STATED GOAL:
Copy out all of the data below with no alterations.

SOURCE EXCERPT:
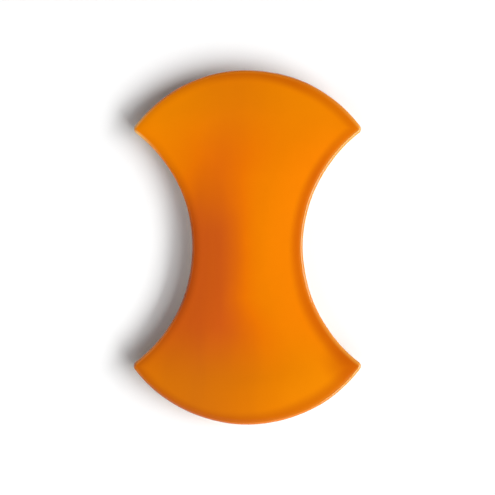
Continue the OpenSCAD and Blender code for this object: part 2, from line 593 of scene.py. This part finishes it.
def make_glaze():
    """Orange glaze, pale where it thins on the arris and burnt where it lies thick."""
    material, tree, shader = new_finish("orange_glaze")
    place = own_place(tree)
    x, y, z = split_vector(tree, place)
    # Edges of the burnt places wander like smoke
    smoky_x = x + (noise(tree, place, 24.0, detail=3.0, seed=1.0) - 0.5) * 8 * MM
    smoky_y = y + (noise(tree, place, 18.0, detail=3.0, seed=2.0) - 0.5) * 16 * MM

    colour = glaze_tone(tree, burnt_share(tree, x, y, smoky_x, smoky_y), y)
    # Darker and redder towards the right of the head: painted shade, evening out the key light
    # that falls on that side
    right_head_shade = lit_side_share(x) * y.ramp(28 * MM, 56 * MM, smooth=True)
    colour = blend(tree, colour, srgb(196, 92, 1), right_head_shade * 0.16)
    colour = colour_rim(tree, colour, place, x, y, smoky_x, smoky_y)
    # The face's colours reach down over the arris, and the runs of the sides begin there
    on_top = z.ramp(tile_thickness - 3.6 * MM, tile_thickness - 2.2 * MM, smooth=True)
    colour = blend(tree, side_tone(tree, x, y, z), colour, on_top)
    mottle = noise(tree, place, 160.0, detail=3.0, seed=4.0).ramp(0.3, 0.7)
    colour = blend(tree, colour, srgb(205, 100, 10), mottle * 0.05)
    feed(tree, shader.inputs["Base Color"], colour)
    shader.inputs["Roughness"].default_value = 0.15
    shader.inputs["IOR"].default_value = 1.5

    # Orange peel and pinholes
    peel = noise(tree, place, 420.0)
    pits = add_node(tree, "ShaderNodeTexVoronoi", {"Vector": place, "Scale": 90.0})
    pinholes = Term(tree, pits.outputs["Distance"]).ramp(0.02, 0.06)
    add_relief(tree, shader, peel * 0.03 * MM + pinholes * 0.02 * MM)
    return material


def make_clay():
    """Bare buff clay of the back and the foot of the sides, with sand and grog in it."""
    material, tree, shader = new_finish("buff_clay")
    place = own_place(tree)
    x, y, z = split_vector(tree, place)
    cloud = noise(tree, place, 26.0, detail=4.0).ramp(0.25, 0.75)
    colour = blend(tree, srgb(228, 196, 156), srgb(210, 170, 126), cloud)
    sand = noise(tree, place, 1500.0).ramp(0.5, 0.7)
    colour = blend(tree, colour, srgb(184, 142, 100), sand * 0.45)
    grog = add_node(tree, "ShaderNodeTexVoronoi", {"Vector": place, "Scale": 420.0})
    speck = 1 - Term(tree, grog.outputs["Distance"]).ramp(0.08, 0.2)
    colour = blend(tree, colour, srgb(132, 84, 54), speck * 0.6)
    # Blushed by the glaze just above it
    blush = kept_value(tree, "over_line").ramp(-2.4 * MM, 0.1 * MM, smooth=True)
    colour = blend(tree, colour, srgb(202, 118, 60), blush * 0.5)
    feed(tree, shader.inputs["Base Color"], colour)
    shader.inputs["Roughness"].default_value = 0.85

    # Torn grain, and the drag of the cutting wire along the sides
    grain = noise(tree, place, 1300.0, detail=4.0)
    drag = noise(tree, join_vector(tree, x, y, z * 14.0), 110.0, detail=3.0, seed=1.0)
    add_relief(tree, shader, grain * 0.14 * MM + drag * 0.25 * MM + cloud * 0.15 * MM)
    return material


tile = run_nodes(
    "handmade_tile",
    make_tile_tree(),
    {**SHAPE_SIZES, "Glaze": make_glaze(), "Clay": make_clay()},
)
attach(tile, "root")
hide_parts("tile")

# ---------------------------------------------------------------------------
# Floor
# A plain white table top, painted matt and much larger than the tile, which
# lies on it loose and casts a soft shadow.
# ---------------------------------------------------------------------------
FLOOR_SIZE = 40.0
PAINT = (0.8, 0.8, 0.8, 1)
WHITE = (1, 1, 1, 1)

floor_mesh = bpy.data.meshes.new("floor")
half = FLOOR_SIZE / 2
floor_mesh.from_pydata(
    [(-half, -half, 0), (half, -half, 0), (half, half, 0), (-half, half, 0)], [], [(0, 1, 2, 3)]
)
floor = bpy.data.objects.new("floor", floor_mesh)
bpy.context.scene.collection.objects.link(floor)
floor_finish, floor_tree, floor_shader = new_finish("white_table")
# White to the camera and in reflections, a little less to the light that it throws back
rays = add_node(floor_tree, "ShaderNodeLightPath")
seen = Term(floor_tree, rays.outputs["Is Camera Ray"])
for kind in ("Is Glossy Ray", "Is Transmission Ray"):
    seen = seen.most(Term(floor_tree, rays.outputs[kind]))
feed(floor_tree, floor_shader.inputs["Base Color"], blend(floor_tree, PAINT, WHITE, seen))
floor_shader.inputs["Roughness"].default_value = 1.0
floor_shader.inputs["Specular IOR Level"].default_value = 0.0
floor_mesh.materials.append(floor_finish)

# ---------------------------------------------------------------------------
# Studio
# A strip light stands low on the right, with a smaller box above it for the
# glow on the face, and two broad weak boxes fill from the left and the front.
# The camera hangs straight above the tile.
# ---------------------------------------------------------------------------
middle = (low + high) / 2
# The tile takes this share of the view's height
TILE_SHARE = 0.72
view_width = tile_length / TILE_SHARE
# Lens and sensor in millimetres
LENS = 135
SENSOR = 36
LAMP_DISTANCE = 6.0


def soft_box(name, azimuth, elevation, width, height, light):
    """A lamp turned to the tile; azimuth is counted from +X towards +Y.

    A light of 1 falling on the floor shows a white there as white.
    """
    lamp = bpy.data.lights.new(name, "AREA")
    lamp.shape = "RECTANGLE"
    lamp.size = width
    lamp.size_y = height
    turn, lift = math.radians(azimuth), math.radians(elevation)
    spread = 1 + (width**2 + height**2) / (6 * LAMP_DISTANCE**2)
    lamp.energy = light * spread * (math.pi * LAMP_DISTANCE) ** 2 / math.sin(lift)
    box = bpy.data.objects.new(name, lamp)
    bpy.context.scene.collection.objects.link(box)
    box.location = (
        middle.x + LAMP_DISTANCE * math.cos(lift) * math.cos(turn),
        middle.y + LAMP_DISTANCE * math.cos(lift) * math.sin(turn),
        middle.z + LAMP_DISTANCE * math.sin(lift),
    )
    box.rotation_euler = (math.pi / 2 - lift, 0, turn + math.pi / 2)


soft_box("key", azimuth=-20, elevation=31.5, width=8.0, height=2.1, light=0.62)
soft_box("key_glow", azimuth=-20, elevation=52, width=5.0, height=2.3, light=0.19)
soft_box("fill_left", azimuth=150, elevation=34, width=8.0, height=6.5, light=0.1)
soft_box("fill_front", azimuth=-100, elevation=34, width=8.0, height=6.5, light=0.14)

world = bpy.data.worlds.new("studio")
bpy.context.scene.world = world
world.use_nodes = True
world.node_tree.nodes["Background"].inputs["Color"].default_value = WHITE
world.node_tree.nodes["Background"].inputs["Strength"].default_value = 0.01

lens = bpy.data.cameras.new("camera")
lens.lens = LENS
lens.sensor_width = SENSOR
camera = bpy.data.objects.new("camera", lens)
bpy.context.scene.collection.objects.link(camera)
camera.location = (middle.x, middle.y, high.z + view_width * LENS / SENSOR)
bpy.context.scene.camera = camera
bpy.context.scene.view_settings.view_transform = "Standard"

WRITTEN ANSWER:
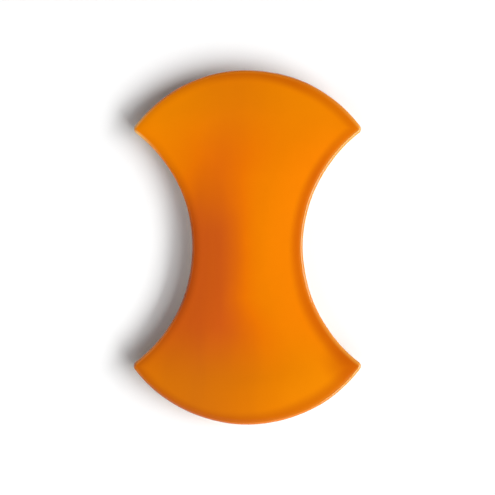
Continue the OpenSCAD and Blender code for this object: part 2, from line 593 of scene.py. This part finishes it.
def make_glaze():
    """Orange glaze, pale where it thins on the arris and burnt where it lies thick."""
    material, tree, shader = new_finish("orange_glaze")
    place = own_place(tree)
    x, y, z = split_vector(tree, place)
    # Edges of the burnt places wander like smoke
    smoky_x = x + (noise(tree, place, 24.0, detail=3.0, seed=1.0) - 0.5) * 8 * MM
    smoky_y = y + (noise(tree, place, 18.0, detail=3.0, seed=2.0) - 0.5) * 16 * MM

    colour = glaze_tone(tree, burnt_share(tree, x, y, smoky_x, smoky_y), y)
    # Darker and redder towards the right of the head: painted shade, evening out the key light
    # that falls on that side
    right_head_shade = lit_side_share(x) * y.ramp(28 * MM, 56 * MM, smooth=True)
    colour = blend(tree, colour, srgb(196, 92, 1), right_head_shade * 0.16)
    colour = colour_rim(tree, colour, place, x, y, smoky_x, smoky_y)
    # The face's colours reach down over the arris, and the runs of the sides begin there
    on_top = z.ramp(tile_thickness - 3.6 * MM, tile_thickness - 2.2 * MM, smooth=True)
    colour = blend(tree, side_tone(tree, x, y, z), colour, on_top)
    mottle = noise(tree, place, 160.0, detail=3.0, seed=4.0).ramp(0.3, 0.7)
    colour = blend(tree, colour, srgb(205, 100, 10), mottle * 0.05)
    feed(tree, shader.inputs["Base Color"], colour)
    shader.inputs["Roughness"].default_value = 0.15
    shader.inputs["IOR"].default_value = 1.5

    # Orange peel and pinholes
    peel = noise(tree, place, 420.0)
    pits = add_node(tree, "ShaderNodeTexVoronoi", {"Vector": place, "Scale": 90.0})
    pinholes = Term(tree, pits.outputs["Distance"]).ramp(0.02, 0.06)
    add_relief(tree, shader, peel * 0.03 * MM + pinholes * 0.02 * MM)
    return material


def make_clay():
    """Bare buff clay of the back and the foot of the sides, with sand and grog in it."""
    material, tree, shader = new_finish("buff_clay")
    place = own_place(tree)
    x, y, z = split_vector(tree, place)
    cloud = noise(tree, place, 26.0, detail=4.0).ramp(0.25, 0.75)
    colour = blend(tree, srgb(228, 196, 156), srgb(210, 170, 126), cloud)
    sand = noise(tree, place, 1500.0).ramp(0.5, 0.7)
    colour = blend(tree, colour, srgb(184, 142, 100), sand * 0.45)
    grog = add_node(tree, "ShaderNodeTexVoronoi", {"Vector": place, "Scale": 420.0})
    speck = 1 - Term(tree, grog.outputs["Distance"]).ramp(0.08, 0.2)
    colour = blend(tree, colour, srgb(132, 84, 54), speck * 0.6)
    # Blushed by the glaze just above it
    blush = kept_value(tree, "over_line").ramp(-2.4 * MM, 0.1 * MM, smooth=True)
    colour = blend(tree, colour, srgb(202, 118, 60), blush * 0.5)
    feed(tree, shader.inputs["Base Color"], colour)
    shader.inputs["Roughness"].default_value = 0.85

    # Torn grain, and the drag of the cutting wire along the sides
    grain = noise(tree, place, 1300.0, detail=4.0)
    drag = noise(tree, join_vector(tree, x, y, z * 14.0), 110.0, detail=3.0, seed=1.0)
    add_relief(tree, shader, grain * 0.14 * MM + drag * 0.25 * MM + cloud * 0.15 * MM)
    return material


tile = run_nodes(
    "handmade_tile",
    make_tile_tree(),
    {**SHAPE_SIZES, "Glaze": make_glaze(), "Clay": make_clay()},
)
attach(tile, "root")
hide_parts("tile")

# ---------------------------------------------------------------------------
# Floor
# A plain white table top, painted matt and much larger than the tile, which
# lies on it loose and casts a soft shadow.
# ---------------------------------------------------------------------------
FLOOR_SIZE = 40.0
PAINT = (0.8, 0.8, 0.8, 1)
WHITE = (1, 1, 1, 1)

floor_mesh = bpy.data.meshes.new("floor")
half = FLOOR_SIZE / 2
floor_mesh.from_pydata(
    [(-half, -half, 0), (half, -half, 0), (half, half, 0), (-half, half, 0)], [], [(0, 1, 2, 3)]
)
floor = bpy.data.objects.new("floor", floor_mesh)
bpy.context.scene.collection.objects.link(floor)
floor_finish, floor_tree, floor_shader = new_finish("white_table")
# White to the camera and in reflections, a little less to the light that it throws back
rays = add_node(floor_tree, "ShaderNodeLightPath")
seen = Term(floor_tree, rays.outputs["Is Camera Ray"])
for kind in ("Is Glossy Ray", "Is Transmission Ray"):
    seen = seen.most(Term(floor_tree, rays.outputs[kind]))
feed(floor_tree, floor_shader.inputs["Base Color"], blend(floor_tree, PAINT, WHITE, seen))
floor_shader.inputs["Roughness"].default_value = 1.0
floor_shader.inputs["Specular IOR Level"].default_value = 0.0
floor_mesh.materials.append(floor_finish)

# ---------------------------------------------------------------------------
# Studio
# A strip light stands low on the right, with a smaller box above it for the
# glow on the face, and two broad weak boxes fill from the left and the front.
# The camera hangs straight above the tile.
# ---------------------------------------------------------------------------
middle = (low + high) / 2
# The tile takes this share of the view's height
TILE_SHARE = 0.72
view_width = tile_length / TILE_SHARE
# Lens and sensor in millimetres
LENS = 135
SENSOR = 36
LAMP_DISTANCE = 6.0


def soft_box(name, azimuth, elevation, width, height, light):
    """A lamp turned to the tile; azimuth is counted from +X towards +Y.

    A light of 1 falling on the floor shows a white there as white.
    """
    lamp = bpy.data.lights.new(name, "AREA")
    lamp.shape = "RECTANGLE"
    lamp.size = width
    lamp.size_y = height
    turn, lift = math.radians(azimuth), math.radians(elevation)
    spread = 1 + (width**2 + height**2) / (6 * LAMP_DISTANCE**2)
    lamp.energy = light * spread * (math.pi * LAMP_DISTANCE) ** 2 / math.sin(lift)
    box = bpy.data.objects.new(name, lamp)
    bpy.context.scene.collection.objects.link(box)
    box.location = (
        middle.x + LAMP_DISTANCE * math.cos(lift) * math.cos(turn),
        middle.y + LAMP_DISTANCE * math.cos(lift) * math.sin(turn),
        middle.z + LAMP_DISTANCE * math.sin(lift),
    )
    box.rotation_euler = (math.pi / 2 - lift, 0, turn + math.pi / 2)


soft_box("key", azimuth=-20, elevation=31.5, width=8.0, height=2.1, light=0.62)
soft_box("key_glow", azimuth=-20, elevation=52, width=5.0, height=2.3, light=0.19)
soft_box("fill_left", azimuth=150, elevation=34, width=8.0, height=6.5, light=0.1)
soft_box("fill_front", azimuth=-100, elevation=34, width=8.0, height=6.5, light=0.14)

world = bpy.data.worlds.new("studio")
bpy.context.scene.world = world
world.use_nodes = True
world.node_tree.nodes["Background"].inputs["Color"].default_value = WHITE
world.node_tree.nodes["Background"].inputs["Strength"].default_value = 0.01

lens = bpy.data.cameras.new("camera")
lens.lens = LENS
lens.sensor_width = SENSOR
camera = bpy.data.objects.new("camera", lens)
bpy.context.scene.collection.objects.link(camera)
camera.location = (middle.x, middle.y, high.z + view_width * LENS / SENSOR)
bpy.context.scene.camera = camera
bpy.context.scene.view_settings.view_transform = "Standard"